| Given data |
----

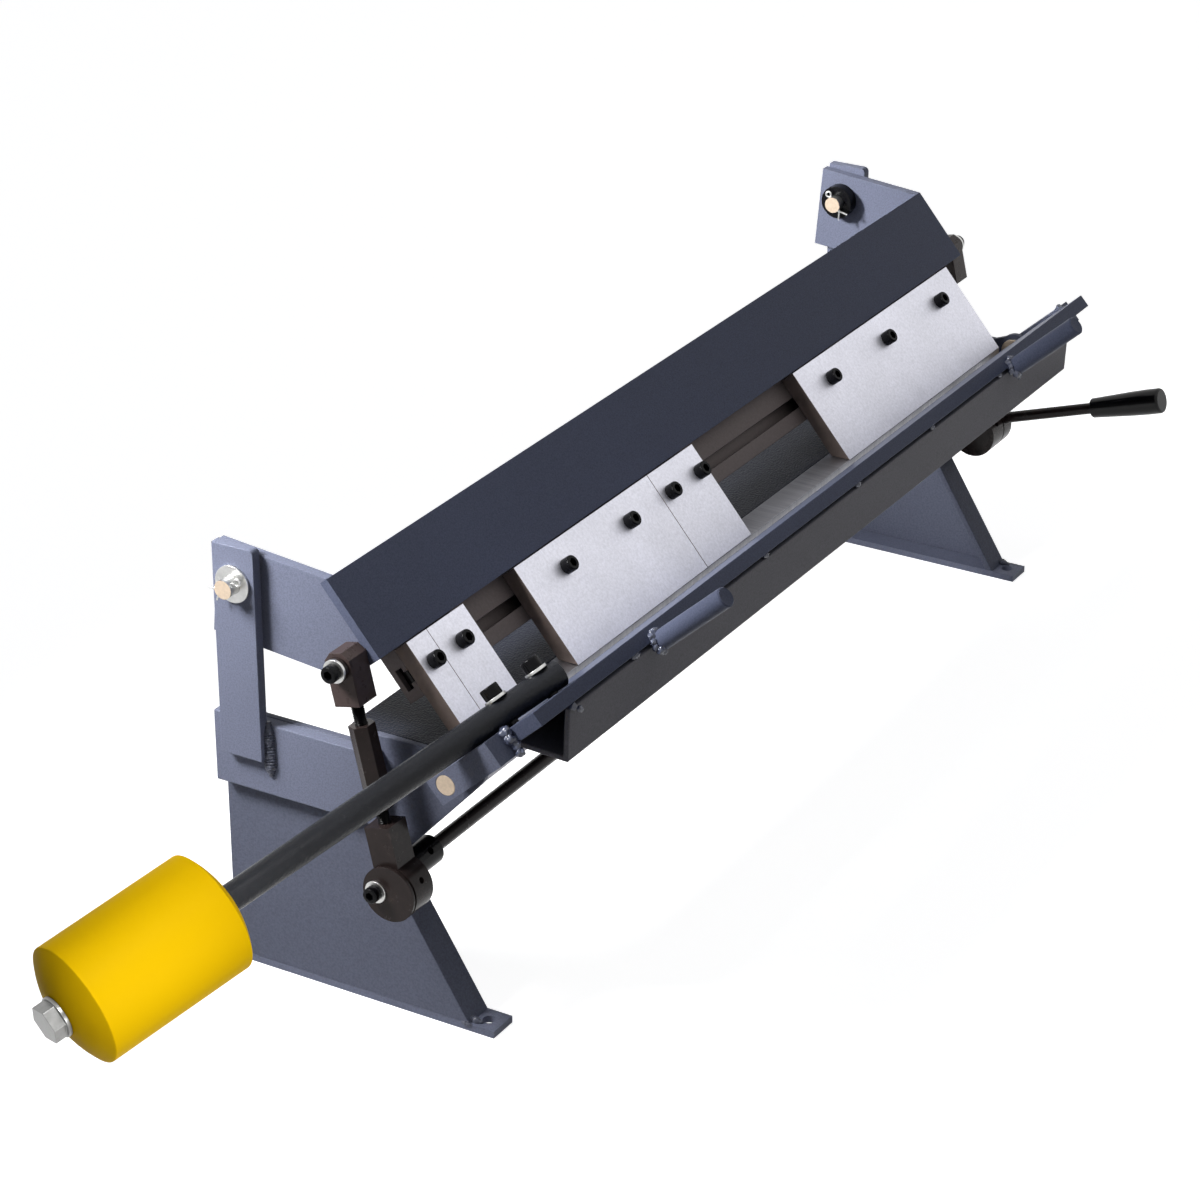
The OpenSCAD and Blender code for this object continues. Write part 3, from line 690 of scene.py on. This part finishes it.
class DressFrame(bpy.types.Operator):
    """Rounds and paints the side plates, feet, bars and posts."""

    bl_idname = "brake.dress_frame"
    bl_label = "Frame"

    def execute(self, context):
        edge = context.scene.brake_sizes.plate_edge
        # The plates, feet, bars and posts take lighter copies of the frame paint: painted light from
        # the left
        dress("side_plates", edge, finish="plate_sidelit_paint")
        for node in ("feet", "side_bars", "pivot_posts"):
            dress(node, edge, finish="sidelit_paint")
        return {"FINISHED"}


class DressPivots(bpy.types.Operator):
    """Finishes the rear pins with what they carry, the shaft's sleeves and the hinge pins."""

    bl_idname = "brake.dress_pivots"
    bl_label = "Pivots"

    def execute(self, context):
        edge = context.scene.brake_sizes.small_edge
        dress("rear_pins", edge, ends="pin_end")
        dress("rear_washers", edge * 0.5)
        dress("rear_collars", edge, finish="screw_black")
        dress("rear_clips", 0)
        dress("shaft_sleeves", edge, finish="screw_black")
        dress("hinge_pins", edge, ends="pin_end")
        return {"FINISHED"}


class DressBed(bpy.types.Operator):
    """Finishes the bed's machined bar and its textured angle."""

    bl_idname = "brake.dress_bed"
    bl_label = "Bed"

    def execute(self, context):
        sizes = context.scene.brake_sizes
        dress("bed_angle_iron", sizes.plate_edge)
        dress("bed_nose", sizes.machined_edge, finish="ground_steel")
        return {"FINISHED"}


class DressBeam(bpy.types.Operator):
    """Finishes the clamping beam, its end plates and the T-slotted bar."""

    bl_idname = "brake.dress_beam"
    bl_label = "Clamping beam"

    def execute(self, context):
        sizes = context.scene.brake_sizes
        dress("clamp_beam", sizes.plate_edge)
        # The end plates take the lighter copy of the frame paint: painted light from the left
        dress("end_plates", sizes.plate_edge, finish="sidelit_paint")
        dress("tee_slot_bar", sizes.machined_edge, finish="mill_scale")
        dress("link_spacers", sizes.small_edge * 0.5)
        dress("link_washers", sizes.small_edge * 0.5)
        screws("link_bolts", None, width=9 * MM, height=5 * MM, length=24 * MM, socket=4.4 * MM)
        return {"FINISHED"}


class DressFingers(bpy.types.Operator):
    """Finishes the fingers, with brown cut edges, and their screws."""

    bl_idname = "brake.dress_fingers"
    bl_label = "Fingers"

    def execute(self, context):
        sizes = context.scene.brake_sizes
        out = Vector((0, -sin(FACE_TILT), cos(FACE_TILT)))
        for number in range(1, FINGERS + 1):
            dress(f"finger_{number}", sizes.machined_edge, ends="edge_scale")
            dress(f"tee_nuts_{number}", sizes.machined_edge, finish="screw_black")
            screws(
                f"finger_screws_{number}", out,
                width=8.6 * MM, height=6 * MM, length=16.8 * MM, socket=4.4 * MM,
            )
        return {"FINISHED"}


class DressLinks(bpy.types.Operator):
    """Finishes the link blocks and long nuts, and cuts the thread of the studs."""

    bl_idname = "brake.dress_links"
    bl_label = "Links"

    def execute(self, context):
        sizes = context.scene.brake_sizes
        edge = sizes.small_edge
        for side in ("left", "right"):
            dress(f"{side}_lower_block", edge)
            # The upper blocks take the brightened oxide: painted sheen
            dress(f"{side}_upper_block", edge, finish="oxide_with_painted_sheen")
            dress(f"{side}_long_nut", edge)
            low, high = (Vector(corner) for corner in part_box(f"{side}_stud"))
            rim = STUD_R * Vector((0, cos(LINK_LEAN), sin(LINK_LEAN)))
            foot, top = low + rim, high - rim
            foot.x = top.x = (low.x + high.x) / 2
            lean = top - foot
            threaded(f"{side}_stud", foot, lean, lean.length, STUD_R, sizes.thread_pitch)
        return {"FINISHED"}


class DressShaft(bpy.types.Operator):
    """Finishes the eccentric shaft, its discs and the clamp lever."""

    bl_idname = "brake.dress_shaft"
    bl_label = "Eccentric shaft"

    def execute(self, context):
        edge = context.scene.brake_sizes.small_edge
        dress("cam_shaft", edge)
        screws("cam_screws", None, width=8.4 * MM, height=5 * MM, length=10 * MM, socket=4 * MM)
        dress("left_eccentric", edge)
        dress("right_eccentric", edge)
        dress("cam_washers", edge * 0.5)
        dress("lever_rod", edge)
        dress("lever_grip", edge, angle=50)
        return {"FINISHED"}


class DressLeaf(bpy.types.Operator):
    """Finishes the bending leaf, its angle, ears and handles."""

    bl_idname = "brake.dress_leaf"
    bl_label = "Bending leaf"

    def execute(self, context):
        edge = context.scene.brake_sizes.plate_edge
        dress("leaf_plate", edge)
        dress("leaf_angle", edge, finish="angle_paint")
        self.handles(edge)
        # The ears take the lighter textured copy of the frame paint: painted light from the left
        dress("leaf_ears", edge, finish="cheek_sidelit_paint")
        return {"FINISHED"}

    def handles(self, edge):
        """The two round handles, in the leaf's own plane, with slightly dished ends."""
        bm = bmesh.new()
        rim = HANDLE_R - edge
        dish = HANDLE_L - 0.15 * MM
        for side in (-1, 1):
            root = leaf_point(side * HANDLE_X, HANDLE_ROOT, HANDLE_N)
            tip = leaf_point(side * HANDLE_X, HANDLE_ROOT + 1, HANDLE_N)
            profile = [
                (0, 0), (HANDLE_R, 0), (HANDLE_R, HANDLE_L - edge),
                (rim + 0.3 * edge, HANDLE_L - 0.3 * edge), (rim, HANDLE_L),
                (rim - 0.5 * MM, dish), (0, dish),
            ]
            lathe(bm, profile, matrix=along(tip - root, root))
        node = "leaf_handles"
        piece(node + "_finished", bm, body_of(node), slot_of(node), node)


class DressWeight(bpy.types.Operator):
    """Finishes the counterweight, its rod, bolt and screws."""

    bl_idname = "brake.dress_weight"
    bl_label = "Counterweight"

    def execute(self, context):
        edge = context.scene.brake_sizes.small_edge
        dress("counterweight_rod", edge)
        dress("counterweight", 0.35 * MM, angle=14)
        # The weight bolt takes the darkened zinc: painted shade
        dress("weight_bolt", edge, finish="zinc_with_painted_shade")
        dress("rod_washers", edge * 0.5)
        out = leaf_point(0, 0, 1000) - leaf_point(0, 0, 0)
        screws("rod_screws", out, width=10 * MM, height=6 * MM, length=20 * MM, socket=5 * MM)
        return {"FINISHED"}


class WeldSeams(bpy.types.Operator):
    """Lays the welds of the posts, feet, ears, handles and leaf."""

    bl_idname = "brake.weld_seams"
    bl_label = "Welds"

    def execute(self, context):
        radius = context.scene.brake_sizes.weld_radius
        self.frame_welds(radius)
        self.leaf_welds(radius)
        return {"FINISHED"}

    def frame_welds(self, radius):
        """Beads that hold the posts to the bars and the plates to the feet."""
        low, high = (Vector(corner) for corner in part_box("pivot_posts"))
        front, back, foot = low.y - 0.4 * MM, high.y - 4 * MM, low.z
        bm = bmesh.new()
        for side in (-1, 1):
            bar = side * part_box("side_bars")[1][0]
            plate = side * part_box("side_plates")[1][0]
            inner = plate - side * 4 * MM
            # Start, end and share of the radius: a post's front, its foot and its rear corner, then
            # the inner and the outer side of a plate on its foot
            runs = (
                ((bar, front - 1.2 * MM, foot - 10 * MM), (bar, front, foot + 21 * MM), 1.6),
                ((bar, front, foot), (bar, back - 1 * MM, foot), 0.4),
                ((bar, back, foot), (bar, back + 3 * MM, foot + 8 * MM), 0.6),
                ((inner, -62 * MM, 4.5 * MM), (inner, -78 * MM, 4.5 * MM), 1.0),
                ((plate, -68 * MM, 4.2 * MM), (plate, -74 * MM, 4.2 * MM), 0.6),
            )
            for start, end, share in runs:
                bead(bm, start, end, share * radius)
        piece("frame_welds", bm, body_of("pivot_posts"), "frame_paint", finish="weld_crust")

    def leaf_welds(self, radius):
        """Lumps round the handles, down the ears and at the angle's ends, and the angle's tacks."""
        bm = bmesh.new()
        handle_r = HANDLE_R / MM
        for side in (-1, 1):
            for step in range(7):
                turn = pi * (0.42 + 0.16 * step)
                x = side * HANDLE_X + (handle_r + 0.4) * cos(turn)
                n = HANDLE_N + (handle_r + 0.3) * sin(turn)
                at = leaf_point(x, 58.0 + 0.9 * (step % 2), n)
                blob(bm, at, radius * (0.85 + 0.25 * (step % 3) / 2), step + 11 * side)
            for step in range(4):
                x = side * (EAR_X + 0.8 * (step % 2))
                at = leaf_point(x, 38.2 + 0.5 * step, 4.5 - 4.0 * step)
                blob(bm, at, radius * (1.5 - 0.15 * step), step + 5 * side)
            for number, (x, u, n, share) in enumerate(ANGLE_ENDS):
                blob(bm, leaf_point(side * x, u, n), radius * share, side + number)
        for x, long in TACKS:
            start, end = (leaf_point(x + half * long / 2, TACK_U, TACK_N) for half in (-1, 1))
            bead(bm, start, end, 0.75 * radius)
        piece("leaf_welds", bm, body_of("leaf_plate"), "frame_paint", finish="weld_paint")


def seen_rays(tree):
    """One for rays from the camera, direct, reflected or through glass; nought for the others."""
    path = tree.nodes.new("ShaderNodeLightPath")
    total = path.outputs["Is Camera Ray"]
    for kind in ("Is Glossy Ray", "Is Transmission Ray"):
        either = tree.nodes.new("ShaderNodeMath")
        either.operation = "MAXIMUM"
        tree.links.new(total, either.inputs[0])
        tree.links.new(path.outputs[kind], either.inputs[1])
        total = either.outputs[0]
    return total


class BuildStage(bpy.types.Operator):
    """Makes the floor, the lamps, the world and the camera."""

    bl_idname = "brake.build_stage"
    bl_label = "Stage"

    def execute(self, context):
        scene = context.scene
        scene.view_settings.view_transform = "Standard"
        bm = bmesh.new()
        bmesh.ops.create_grid(bm, x_segments=1, y_segments=1, size=12.0)
        mesh = bpy.data.meshes.new("studio_floor")
        bm.to_mesh(mesh)
        bm.free()
        floor = bpy.data.objects.new("studio_floor", mesh)
        scene.collection.objects.link(floor)
        paper = Finish("pale floor", Roughness=0.9, Base_Color=(*scene.brake_colours.floor, 1.0))
        mesh.materials.append(paper.material)
        self.whiten(paper)

        world = bpy.data.worlds.new("studio")
        scene.world = world
        world.use_nodes = True
        tree = world.node_tree
        tree.nodes.clear()
        soft = tree.nodes.new("ShaderNodeBackground")
        soft.inputs["Color"].default_value = (0.9, 0.93, 1.0, 1.0)
        soft.inputs["Strength"].default_value = SOFT_LIGHT
        white = tree.nodes.new("ShaderNodeBackground")
        white.inputs["Color"].default_value = (1.0, 1.0, 1.0, 1.0)
        white.inputs["Strength"].default_value = 1.0
        blend = tree.nodes.new("ShaderNodeMixShader")
        output = tree.nodes.new("ShaderNodeOutputWorld")
        tree.links.new(seen_rays(tree), blend.inputs[0])
        tree.links.new(soft.outputs[0], blend.inputs[1])
        tree.links.new(white.outputs[0], blend.inputs[2])
        tree.links.new(blend.outputs[0], output.inputs[0])

        for lamp in LAMPS:
            self.lamp(*lamp)
        self.camera()
        return {"FINISHED"}

    def whiten(self, paper):
        """Shows the floor white to the camera and in reflections, and keeps the shadow."""
        tree = paper.tree
        glow = tree.nodes.new("ShaderNodeEmission")
        glow.inputs["Color"].default_value = (1.0, 1.0, 1.0, 1.0)
        glow.inputs["Strength"].default_value = FLOOR_GLOW
        both = tree.nodes.new("ShaderNodeAddShader")
        pick = tree.nodes.new("ShaderNodeMixShader")
        output = tree.nodes["Material Output"]
        tree.links.new(paper.shader.outputs[0], both.inputs[0])
        tree.links.new(glow.outputs[0], both.inputs[1])
        tree.links.new(seen_rays(tree), pick.inputs[0])
        tree.links.new(paper.shader.outputs[0], pick.inputs[1])
        tree.links.new(both.outputs[0], pick.inputs[2])
        tree.links.new(pick.outputs[0], output.inputs["Surface"])

    def lamp(self, name, at, to, size, power, spread):
        """A round lamp that looks from one point to another, with its spread in degrees."""
        data = bpy.data.lights.new(name, "AREA")
        data.shape = "DISK"
        data.size = size
        data.energy = power
        data.spread = radians(spread)
        lamp = bpy.data.objects.new(name, data)
        aim = (Vector(to) - Vector(at)).to_track_quat("-Z", "Y")
        lamp.matrix_world = Matrix.Translation(at) @ aim.to_matrix().to_4x4()
        bpy.context.scene.collection.objects.link(lamp)

    def camera(self):
        """The photograph's viewpoint, fitted to the pixels of known points."""
        heading, dip = CAMERA_HEADING, CAMERA_DIP
        look = Vector((cos(heading) * cos(dip), sin(heading) * cos(dip), -sin(dip)))
        data = bpy.data.cameras.new("photo camera")
        data.sensor_width = SENSOR
        data.lens = FOCAL_PIXELS / PHOTO_PIXELS * SENSOR
        data.clip_end = 50.0
        camera = bpy.data.objects.new("photo camera", data)
        aim = look.to_track_quat("-Z", "Y").to_matrix().to_4x4()
        camera.matrix_world = Matrix.Translation(CAMERA_AT) @ aim
        bpy.context.scene.collection.objects.link(camera)
        bpy.context.scene.camera = camera


class BrakePanel(bpy.types.Panel):
    """Lists the brake's pieces, sizes and colours."""

    bl_idname = "VIEW3D_PT_brake"
    bl_label = "Box and Pan Brake"
    bl_space_type = "VIEW_3D"
    bl_region_type = "UI"
    bl_category = "Brake"

    def draw(self, context):
        for group in (context.scene.brake_sizes, context.scene.brake_colours):
            for name in group.bl_rna.properties.keys():
                if name not in ("rna_type", "name"):
                    self.layout.prop(group, name)
        for operator in OPERATORS:
            self.layout.operator(operator.bl_idname)


OPERATORS = (
    DressFrame, DressPivots, DressBed, DressBeam, DressFingers, DressLinks, DressShaft, DressLeaf,
    DressWeight, WeldSeams, BuildStage,
)
CLASSES = (BrakeSizes, BrakeColours, *OPERATORS, BrakePanel)


def register():
    for cls in CLASSES:
        bpy.utils.register_class(cls)
    bpy.types.Scene.brake_sizes = bpy.props.PointerProperty(type=BrakeSizes)
    bpy.types.Scene.brake_colours = bpy.props.PointerProperty(type=BrakeColours)


def unregister():
    del bpy.types.Scene.brake_colours
    del bpy.types.Scene.brake_sizes
    for cls in reversed(CLASSES):
        bpy.utils.unregister_class(cls)


def paint_nodes():
    """Gives every CAD node the finish of its slot."""
    for node, obj in frame["nodes"].items():
        if not obj.data.materials:
            obj.data.materials.append(FINISHES[slot_of(node)])
        for slot in obj.material_slots:
            slot.material = FINISHES[slot_of(node)]


def main():
    register()
    FINISHES.update(make_finishes(bpy.context.scene.brake_colours))
    paint_nodes()
    for operator in OPERATORS:
        group, name = operator.bl_idname.split(".")
        getattr(getattr(bpy.ops, group), name)()


if __name__ == "__main__":
    main()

----

Write out the listing's lines exactly, from its first line through the line that contains "and paints the", and stop there.

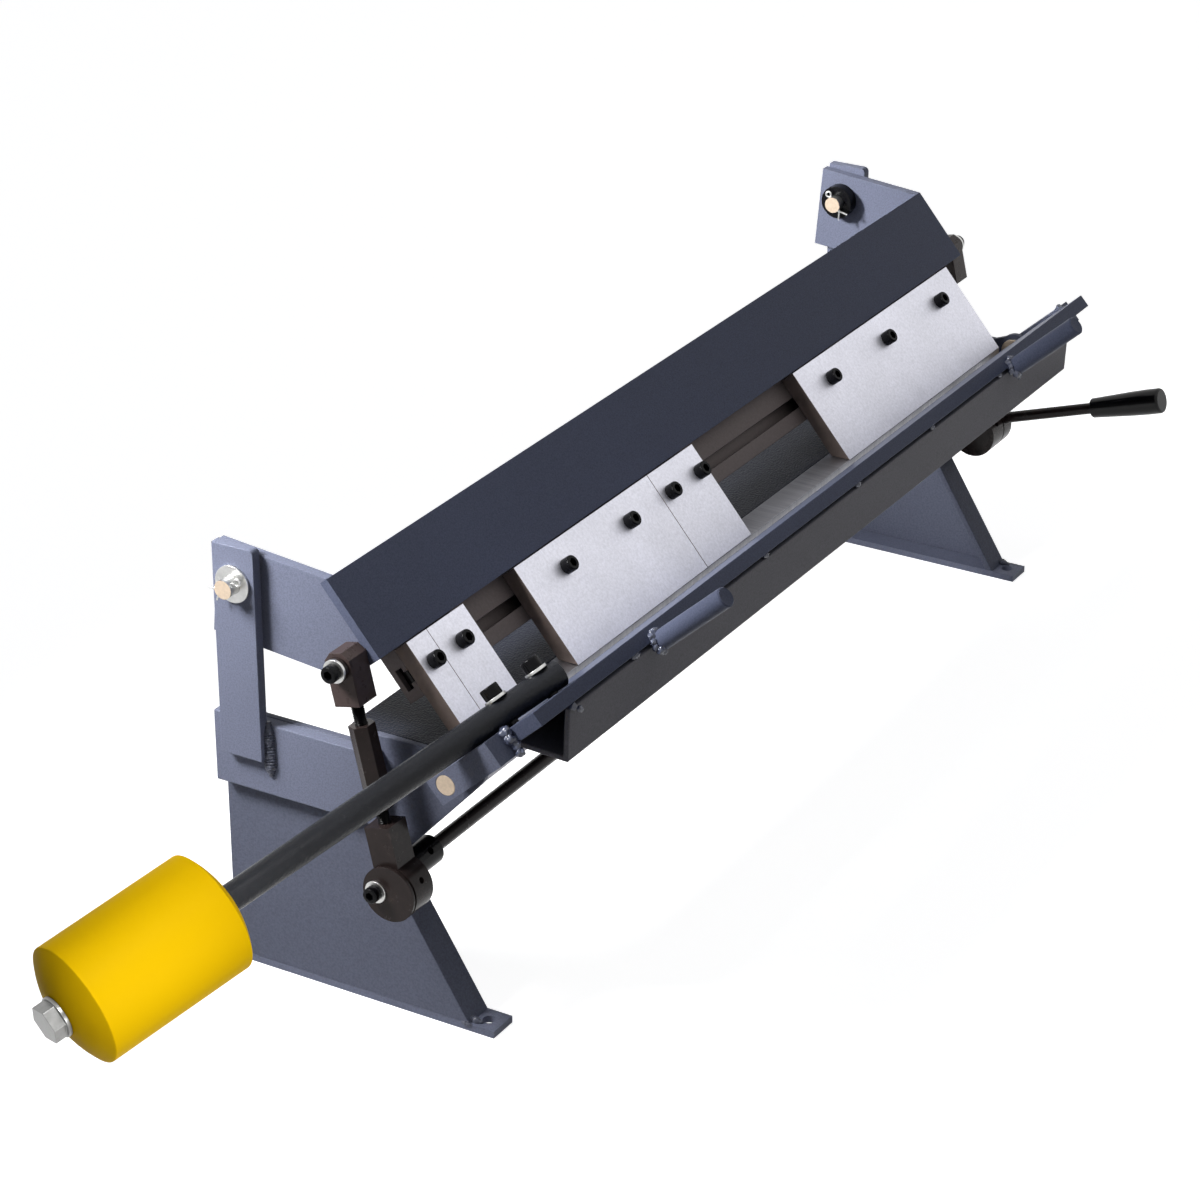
The OpenSCAD and Blender code for this object continues. Write part 3, from line 690 of scene.py on. This part finishes it.
class DressFrame(bpy.types.Operator):
    """Rounds and paints the side plates, feet, bars and posts."""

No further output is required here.